Master your AI voiceover pacing, and you'll see it show up where it counts: in your retention curves, your average view duration, and your subscriber count.


What is the ideal words-per-minute for AI voiceover on long-form YouTube videos?
The sweet spot for long-form AI video is 125-140 words per minute. This pace feels conversational without being rushed. For dense educational content, lean toward 120-130 WPM. For lighter, story-driven content, 130-140 WPM works best. Going above 150 WPM causes listener fatigue in videos longer than 5 minutes.
How do I make AI voiceover sound more natural for long videos?
The key is engineering variation into your script rather than relying on AI voice settings. Alternate between short and long sentences, use paragraph breaks to create natural pauses, add transition phrases between sections, and vary the energy level throughout. Also, choosing the right AI voice that handles pauses and emphasis well makes a significant difference.
Why do viewers drop off in the middle of my AI-generated YouTube videos?
Mid-video drop-offs are almost always a pacing problem. The most common cause is monotonous delivery where every section has the same energy and rhythm. Fix this by creating deliberate pace changes every 60-90 seconds, distributing your best insights throughout the video instead of front-loading, and ensuring visual transitions align with narration breaks.
How often should visuals change in a long-form AI video?
Aim for scene changes every 8-15 seconds for long-form content. Faster than that feels chaotic and distracting. Slower feels static and boring.
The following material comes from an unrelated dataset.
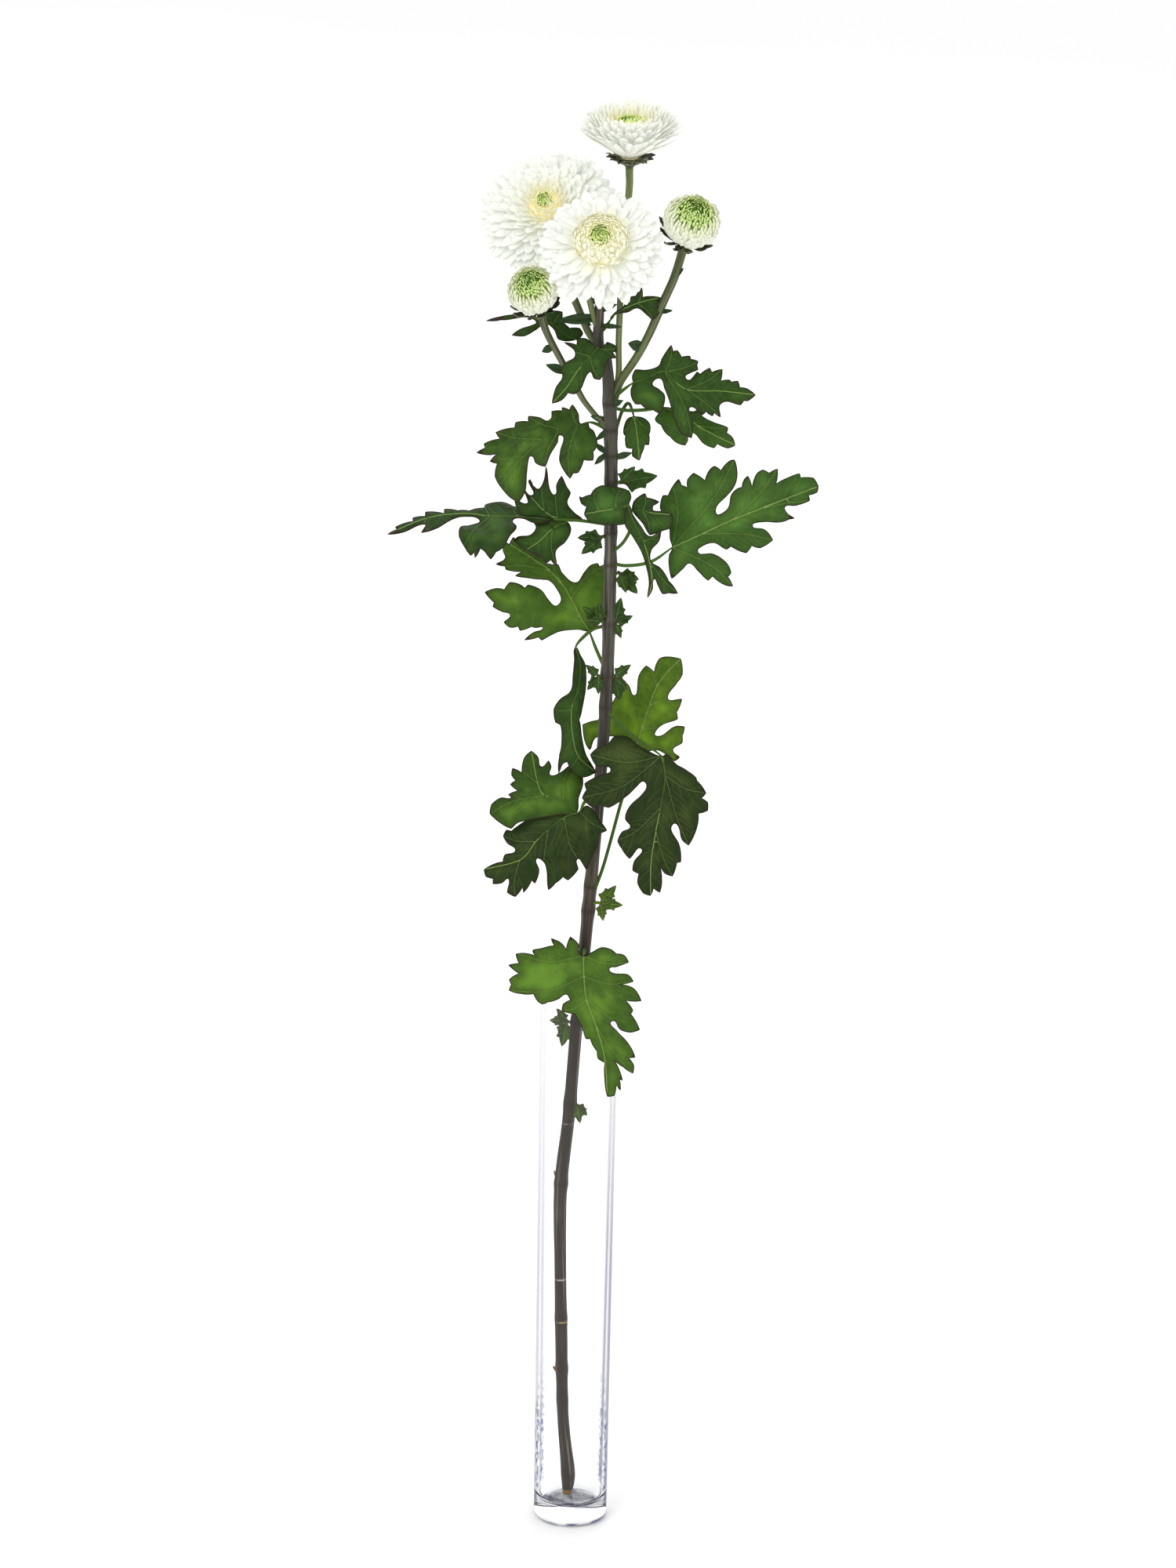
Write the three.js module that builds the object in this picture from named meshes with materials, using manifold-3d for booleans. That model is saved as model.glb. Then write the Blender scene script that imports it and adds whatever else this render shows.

Most importantly, time your visual transitions to coincide with natural pauses in the voiceover, not mid-sentence.
Can I control pacing in AI text-to-speech without changing voice speed settings?
Yes, and this is actually the more effective approach. Control pacing through your script by using shorter sentences for urgency, longer sentences for explanation, strategic paragraph breaks for pauses, and punctuation for timing. These script-level controls give you dynamic pacing that a single speed setting can't achieve.